▸ **SET PROBLEM**
Scan the records below. List lines holding "this".

[CAD and scene scripts]
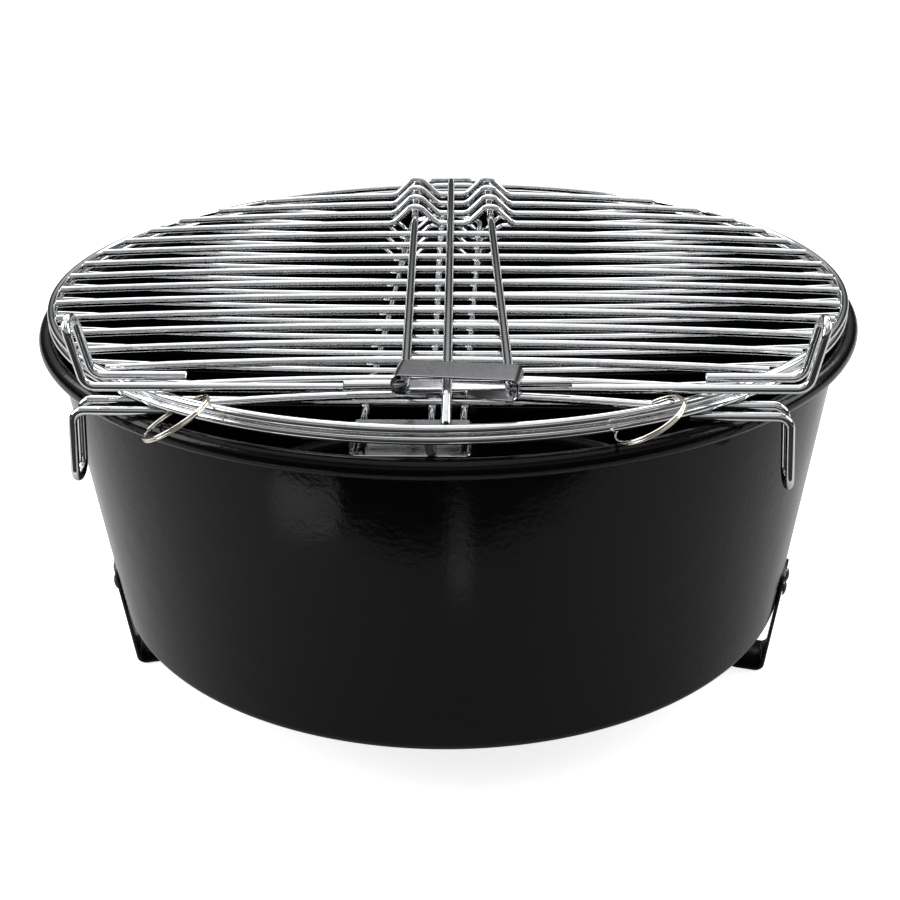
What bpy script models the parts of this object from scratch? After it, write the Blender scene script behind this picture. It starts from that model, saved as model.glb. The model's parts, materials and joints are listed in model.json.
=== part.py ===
"""Portable fire bowl with a folding double wire grid lying on its rim.

Metres, +Z up, feet on Z = 0, front of the object towards -Y.
The grid is drawn in its own frame: X right, Y back, Z away from the face where its two halves meet.
One empty places that frame on the rim, a little lower at the back than at the front.
"""

import math

import bmesh
import bpy
from mathutils import Matrix, Vector

# Gap between touching pieces
GAP = 0.0003

# Fire bowl: pressed sheet, with a rim rolled outwards
RIM_RADIUS = 0.1934
ROLL_RADIUS = 0.0042
ROLL_CENTRE = RIM_RADIUS - ROLL_RADIUS
RIM_TOP = 0.1785
BOWL_BASE = 0.030
BASE_RADIUS = 0.1690
CORNER_RADIUS = 0.007
SHEET = 0.0012
TURN_STEPS = 48

# Legs: azimuth in degrees from the front (-Y) towards +X
LEG_AZIMUTHS = {"left": -75.0, "right": 75.0, "rear": 180.0}
LEG_WIDTH = 0.027
LEG_SHEET = 0.0015
LEG_TOP = 0.053
FOOT_LENGTH = 0.017
FOOT_BEND = 0.004

# Rivets: two side by side through each leg and the wall
RIVET_HEIGHT = 0.0455
RIVET_SIDE = 0.0065
RIVET_HEAD_RADIUS = 0.0036
RIVET_HEAD_HEIGHT = 0.0015
RIVET_SHANK_RADIUS = 0.0020

# Grid placed on the rim
GRID_CENTRE_Y = -0.0007
GRID_CENTRE_Z = RIM_TOP + 0.0058
GRID_TILT = -0.0156

# Grid wires
RING_RADIUS = 0.1860
RING_WIRE = 0.0019
BAR_WIRE = 0.00175
STAND_WIRE = 0.0018
HANDLE_WIRE = 0.0019
RING_LEVEL = RING_WIRE + GAP / 2
RING_STEPS = 56

# Bars: straight wires that bow away from the meeting face towards their middle
BAR_COUNT = 16
BAR_PITCH = 0.0209
BAR_FIRST_Y = 0.1465
BAR_LAST_Y = -0.1630
BAR_END_LEVEL = 0.0026
BAR_MID_LEVEL = 0.0065
BOW_STEPS = 6

# The rearmost bars are looped over the legs of the sliding handle
LOOP_BARS = 4
LOOP_HALF_FOOT = 0.0120
LOOP_HALF_TOP = 0.0023
LOOP_BEND = 0.0030

# Stand wires: one long wire with an upright hairpin at each end
STAND_LEVEL = RING_LEVEL + RING_WIRE + GAP + STAND_WIRE
STAND_BEND = 0.0055

# Sleeves: flat sheet tubes that join the two ends of each handle
SLEEVE_SHEET = 0.0008
SLEEVE_BOTTOM = BAR_MID_LEVEL + BAR_WIRE + GAP
SLEEVE_HEIGHT = 0.0090
SLEEVE_WIDTH = 0.0485
SLEEVE_DEPTH = 0.0165
SLEEVE_EDGE_RADIUS = 0.0032
NOTCH_RADIUS = 0.0045
SLEEVE_TURN = -9.0

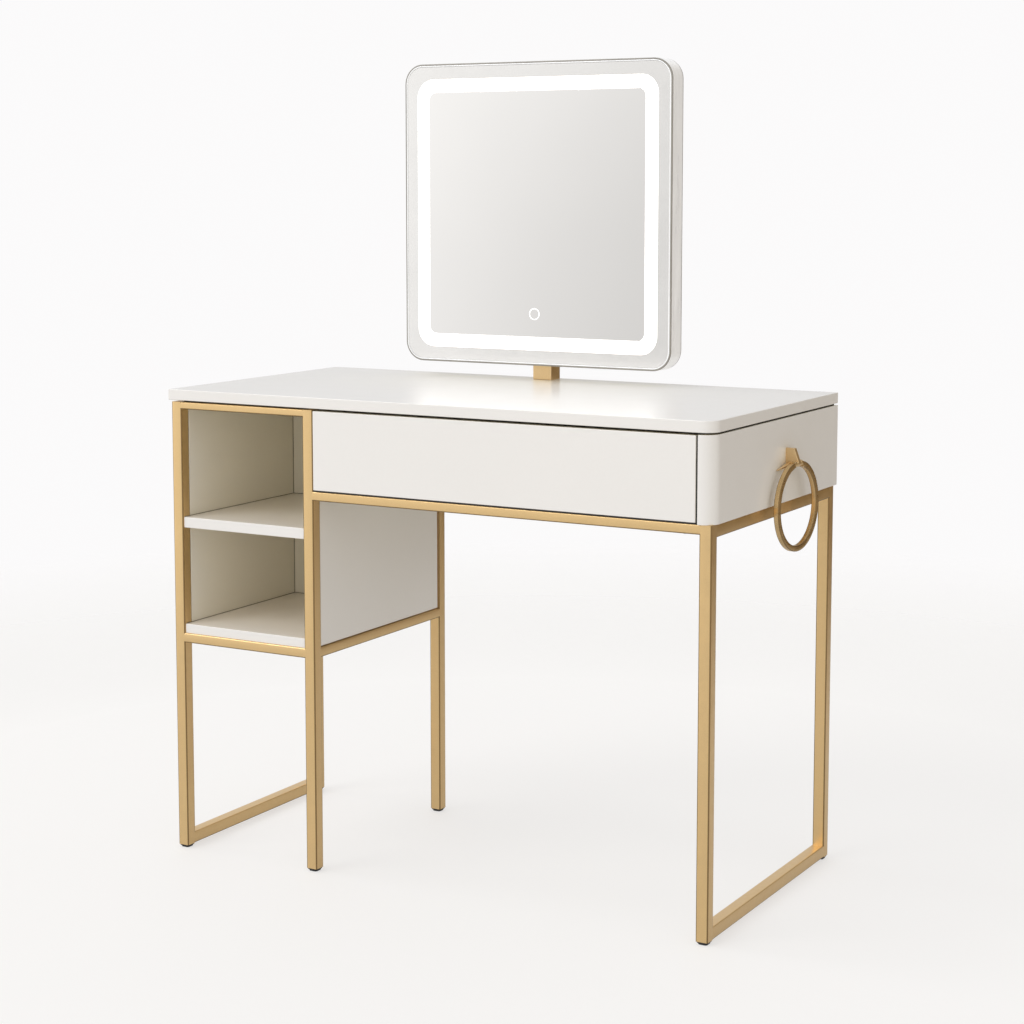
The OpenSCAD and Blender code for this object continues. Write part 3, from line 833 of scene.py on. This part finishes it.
def ring_axes():
    """The pin's centre, and the ways along it to the back, out from the panel, and up."""
    joint = JOINTS["ring_swing"]
    along = -Vector(joint["axis"]).normalized()
    return Vector(joint["pos_m"]), along, Vector((along.y, -along.x, 0)), Vector((0, 0, 1))


def make_ring():
    """The bar is a square with soft edges, bent round, and ends in two knuckles. The soft edges away from the
    knuckles are painted dark as shade.
    """
    pin, along, out, up = ring_axes()
    lo = span("swing_ring")[0]
    knuckle_r = 5 * MM
    bar = 8 * MM
    outer = (pin.z + bar / 2 - lo.z) / 2
    mid = outer - bar / 2
    centre = pin - Vector((0, 0, mid))
    half_gap = 13.2 * MM
    start = math.asin(half_gap / mid)
    half_u, half_v = bar / 2 + 0.6 * MM, bar / 2 + 0.4 * MM
    section = round_rect(2 * half_u, 2 * half_v, 1.3 * MM, 4)
    steps = 160
    rings = []
    for i in range(steps + 1):
        a = start + (2 * math.pi - 2 * start) * i / steps
        ray = along * math.sin(a) + up * math.cos(a)
        rings.append([centre + ray * (mid + u) + out * v for u, v in section])
    bm = bmesh.new()
    loft(bm, rings, closed=False)
    for side in (-1, 1):
        inner = 7.45 * MM
        length = 6 * MM
        c = 0.6 * MM
        lathe(bm, [(knuckle_r - c, 0), (knuckle_r, c), (knuckle_r, length - c), (knuckle_r - c, length)],
              pin + along * (side * inner), along * side, 36)
    piece = finish_mesh("swing_ring_bar", bm, "ring", "gold_fitting", angle=40,
                        material=MATERIALS["ring_metal"])
    # Painted shade: the ring's rounded edges, away from the knuckles, take the dark edge finish.
    piece.data.materials.append(MATERIALS["gold_painted_shade_edge"])
    for face in piece.data.polygons:
        ray = face.center - centre
        aside = abs(ray.dot(out))
        off_mid = abs(math.hypot(ray.dot(along), ray.z) - mid)
        flat = aside > half_v - 0.03 * MM or off_mid > half_u - 0.03 * MM
        if not flat and (face.center - pin).length > 18 * MM:
            face.material_index = 1
    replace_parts(piece, "swing_ring")


def make_ring_bracket():
    """A slim upright lug with a hub for the pin and a pointed horn toward the front."""
    pin, along, out, up = ring_axes()
    half = 4.2 * MM
    # Out from the pin and up from it, in millimetres.
    outline = [(-18.4, 24), (-3.8, 24), (-3.0, 23), (4.9, 2.4), (5.2, 0), (4.4, -2.8), (2.0, -4.8),
               (-18.4, -9)]
    bm = bmesh.new()
    sides = [[pin + out * (u * MM) + up * (w * MM) + along * v for u, w in outline]
             for v in (-half, half)]
    loft(bm, sides, closed=False)
    piece = finish_mesh("ring_lug", bm, "table", "gold_fitting", 0.9 * MM, angle=24)
    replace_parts(piece, "ring_bracket")
    bm = bmesh.new()
    hub = [(4.4, -7.1), (5.0, -6.5), (5.0, 6.5), (4.4, 7.1)]
    lathe(bm, [(r * MM, t * MM) for r, t in hub], pin, along, 36)
    root = pin - out * (11.5 * MM) - along * (3 * MM) - up * (2.5 * MM)
    horn = [(5.2, 0), (4.9, 5), (3.4, 17), (1.9, 29), (1.0, 38), (0.3, 42)]
    lathe(bm, [(r * MM, t * MM) for r, t in horn], root, -along - out * 0.06 - up * 0.12, 36)
    finish_mesh("ring_hub_and_horn", bm, "table", "gold_fitting", angle=40)


# ---------------------------------------------------------------- plain CAD nodes

def dress(node, slot, bevel=0.0):
    """A CAD node that keeps its own shape: joined-up faces, broken edges and the slot's finish."""
    piece = frame["nodes"][node]
    piece.data.materials.clear()
    piece.data.materials.append(MATERIALS[slot])
    weld = piece.modifiers.new("weld", "WELD")
    weld.merge_threshold = 1e-6
    if bevel:
        break_edges(piece, bevel, 35)
    flat = piece.modifiers.new("flat", "WEIGHTED_NORMAL")
    flat.keep_sharp = False


def make_plain():
    """Dresses every CAD node that no piece above stands for. Bevels are in millimetres."""
    slots = {p["node"]: p["material_slot"] for p in frame["record"]["subparts"]}
    bevels = {"post": 1.0, "post_head": 0.8, "hinge_bracket": 0.5, "ring_pin": 0.3,
              "back_apron": 0.6, "reveal_battens": 0.2, "push_latch": 0.6, "mirror_back": 0.6,
              "power_inlet": 0.4, "hinge_pin": 0.5, "runner_fixed": 0.2, "runner_middle": 0.2,
              "runner_drawer": 0.2, "led_driver": 0.8, "post_bolts": 0.4}
    for node, piece in frame["nodes"].items():
        if not piece.hide_render:
            dress(node, slots[node], bevels.get(node, 0) * MM)


# ---------------------------------------------------------------- small parts

def make_fasteners():
    """Screws that hold the back boards, seen from behind and below."""
    lo, hi = span("tower_panel_back")
    places = [(x, hi.y, z) for x in (lo.x + 12 * MM, hi.x - 12 * MM)
              for z in (lo.z + 40 * MM, (lo.z + hi.z) / 2, hi.z - 40 * MM)]
    cross_screws("tower_back_screws", places, (0, 1, 0), 3.0 * MM, "table")
    lo, hi = span("back_apron")
    places = [(x, hi.y, z) for x in (lo.x + 14 * MM, hi.x - 30 * MM)
              for z in (lo.z + 45 * MM, hi.z - 25 * MM)]
    cross_screws("apron_screws", places, (0, 1, 0), 3.4 * MM, "table")
    lo, hi = span("rail_side_right")
    places = [((lo.x + hi.x) / 2, lo.y + t * (hi.y - lo.y), lo.z) for t in (0.15, 0.85)]
    cross_screws("side_rail_screws", places, (0, 0, -1), 3.2 * MM, "table")
    lo, hi = span("rail_drawer_front")
    places = [(lo.x + t * (hi.x - lo.x), (lo.y + hi.y) / 2, lo.z) for t in (0.04, 0.96)]
    cross_screws("front_rail_screws", places, (0, 0, -1), 3.2 * MM, "table")


def make_runner_balls():
    """Two rows of balls on each middle member."""
    lo, hi = span("runner_middle")
    bm = bmesh.new()
    for x0 in (lo.x + 3.5 * MM, hi.x - 3.5 * MM):
        for z in (lo.z - 1.6 * MM, hi.z + 1.6 * MM):
            for i in range(12):
                y = lo.y + (30 + i * 9) * MM
                bmesh.ops.create_uvsphere(bm, u_segments=14, v_segments=8, radius=1.15 * MM,
                                          matrix=Matrix.Translation((x0, y, z)))
    finish_mesh("runner_balls", bm, "runner_slides", "zinc_steel", angle=60)


def make_gap_shade_seals():
    """Black brush seals in the gaps round the drawer front: one on the rail, two on the front's ends. Their black
    is also a painted shade that darkens the gaps.
    """
    front_lo, front_hi = span("drawer_front")
    leg_lo, leg_hi = span("leg_tower_front")
    panel_lo = span("side_panel_right")[0]
    rail_lo, rail_hi = span("rail_drawer_front")
    clear = 0.35 * MM
    end = front_hi.y - 3 * MM
    sill = ((leg_hi.x, rail_lo.y + 1.2 * MM, rail_hi.z), (panel_lo.x, front_hi.y, front_lo.z - clear))
    left = ((leg_hi.x + clear, leg_lo.y + 3 * MM, front_lo.z), (front_lo.x, end, front_hi.z - clear))
    right = ((front_hi.x, front_lo.y + 2.2 * MM, front_lo.z), (panel_lo.x - clear, end, front_hi.z - clear))
    for name, body, strips in (("sill_shade_seal", "table", [sill]), ("end_shade_seals", "drawer", [left, right])):
        bm = bmesh.new()
        for lo, hi in strips:
            extrude(bm, corners(lo, hi), lo[2], hi[2])
        finish_mesh(name, bm, body, "black_plastic", 0.12 * MM)


def make_drawer_fittings():
    """Connector heads inside the drawer's four corners."""
    for node in ("drawer_side_left", "drawer_side_right"):
        lo, hi = span(node)
        inner = hi.x if node.endswith("left") else lo.x
        direction = (1, 0, 0) if node.endswith("left") else (-1, 0, 0)
        places = [(inner, lo.y + 24 * MM, lo.z + t * (hi.z - lo.z)) for t in (0.3, 0.78)]
        places += [(inner, hi.y - 26 * MM, lo.z + t * (hi.z - lo.z)) for t in (0.3, 0.78)]
        cross_screws("cam_" + node, places, direction, 5.0 * MM, "drawer")


# ---------------------------------------------------------------- studio

# The dome's zones: a colour each, and below them the direction that each lies toward.
BRIGHT = (1.10, 1.09, 1.07)
DIM = (0.98, 0.90, 0.775)
OVERHEAD = (0.78, 0.79, 0.815)
SHADE = (0.16, 0.105, 0.045)
BACK = (0.70, 0.70, 0.70)
UNDER = (0.64, 0.60, 0.54)
FLAG = (0.63, 0.628, 0.625)
NO_FLAG = (0.955, 0.955, 0.955)
KEY_SIDE = (-0.60, -0.62, 0.50)
SHADE_SIDE = (0.50, 0.86, -0.05)
BACK_SIDE = (-0.40, 0.90, 0.14)
FLAG_SIDE = (-0.30, -0.94, -0.12)
BACKDROP = (0.968, 0.960, 0.962)
CAMERA_PLACE = (1.7546, -3.0936, 1.1378)
CAMERA_AZIMUTH = 29.442
CAMERA_PITCH = 6.162
LENS = 75.56
SHIFT = -0.097
# Each sun: its name, where it shines from, strength, width in degrees and colour.
SUNS = (("key", (-0.48, -0.68, 0.70), 0.80, 34, (1.0, 0.99, 0.975)),
        ("edge", (-0.49, -0.08, 0.85), 0.28, 14, (1.0, 1.0, 1.0)))


def make_camera():
    camera = bpy.data.objects.new("camera", bpy.data.cameras.new("camera"))
    bpy.context.scene.collection.objects.link(camera)
    camera.location = CAMERA_PLACE
    camera.rotation_euler = (math.radians(90 - CAMERA_PITCH), 0, math.radians(CAMERA_AZIMUTH))
    camera.data.lens = LENS
    camera.data.sensor_width = 36
    camera.data.shift_y = SHIFT
    camera.data.clip_start, camera.data.clip_end = 0.05, 60
    bpy.context.scene.camera = camera


def sun_light(name, toward, strength, spread, colour):
    """A very wide sun: an even soft light from one side. spread is its angle in degrees."""
    light = bpy.data.lights.new(name, "SUN")
    light.energy = strength
    light.angle = math.radians(spread)
    light.color = colour
    lamp = bpy.data.objects.new(name, light)
    bpy.context.scene.collection.objects.link(lamp)
    lamp.rotation_euler = Vector(toward).to_track_quat("Z", "Y").to_euler()


def dome_colour(tree):
    """The dome's colour by world direction.

    It is bright to the front left and dimmer and warmer to the back right, with a deep warm patch
    there. It is grey overhead, to the back left and below, and a flag dims it low at the front.
    """
    place = tree.nodes.new("ShaderNodeTexCoord")

    def ramp(direction, start, end):
        """0 to 1 as the cosine of the angle from direction goes from start to end."""
        toward = tree.nodes.new("ShaderNodeVectorMath")
        toward.operation = "DOT_PRODUCT"
        toward.inputs[1].default_value = Vector(direction).normalized()
        tree.links.new(place.outputs["Generated"], toward.inputs[0])
        step = tree.nodes.new("ShaderNodeMapRange")
        step.interpolation_type = "SMOOTHSTEP"
        step.inputs["From Min"].default_value = start
        step.inputs["From Max"].default_value = end
        tree.links.new(toward.outputs["Value"], step.inputs["Value"])
        return step.outputs["Result"]

    sky = mix_colours(tree, ramp(KEY_SIDE, -0.75, 0.85), DIM, BRIGHT)
    sky = mix_colours(tree, ramp((0, 0, 1), 0.25, 0.85), sky, OVERHEAD)
    sky = mix_colours(tree, ramp(BACK_SIDE, 0.86, 0.98), sky, BACK)
    sky = mix_colours(tree, ramp(SHADE_SIDE, 0.66, 0.95), sky, SHADE)
    sky = mix_colours(tree, ramp((0, 0, -1), 0.10, 0.60), sky, UNDER)
    card = mix_colours(tree, ramp(FLAG_SIDE, 0.950, 1.0), NO_FLAG, FLAG)
    return mix_colours(tree, 1.0, sky, card, "MULTIPLY")


def make_world():
    """A pale dome that lights the table, seen by the camera as one plain backdrop."""
    world = bpy.data.worlds.new("studio")
    bpy.context.scene.world = world
    world.use_nodes = True
    tree = world.node_tree
    dome = tree.nodes["Background"]
    tree.links.new(dome_colour(tree), dome.inputs["Color"])
    plain = tree.nodes.new("ShaderNodeBackground")
    plain.inputs["Color"].default_value = (*BACKDROP, 1)
    seen = tree.nodes.new("ShaderNodeLightPath")
    choice = tree.nodes.new("ShaderNodeMixShader")
    tree.links.new(seen.outputs["Is Camera Ray"], choice.inputs[0])
    tree.links.new(dome.outputs[0], choice.inputs[1])
    tree.links.new(plain.outputs[0], choice.inputs[2])
    tree.links.new(choice.outputs[0], tree.nodes["World Output"].inputs["Surface"])


def make_floor():
    """A round sheet of paper under the table."""
    bm = bmesh.new()
    extrude(bm, arc(0, 0, FLOOR_RADIUS, 0, 360 - 360 / 96, 95), -4 * MM, 0)
    floor = as_object("floor", bm)
    floor.data.materials.append(floor_paper())


def make_studio():
    make_camera()
    make_world()
    make_floor()
    for sun in SUNS:
        sun_light(*sun)
    bpy.context.scene.view_settings.view_transform = "Standard"


make_studio()
make_frame()
make_glides()
make_case()
make_mirror()
make_ring()
make_ring_bracket()
make_plain()
make_fasteners()
make_runner_balls()
make_drawer_fittings()
make_gap_shade_seals()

▸ **ANSWER TO THE TASK**
What bpy script models the parts of this object from scratch? After it, write the Blender scene script behind this picture. It starts from that model, saved as model.glb. The model's parts, materials and joints are listed in model.json.
The OpenSCAD and Blender code for this object continues. Write part 3, from line 833 of scene.py on. This part finishes it.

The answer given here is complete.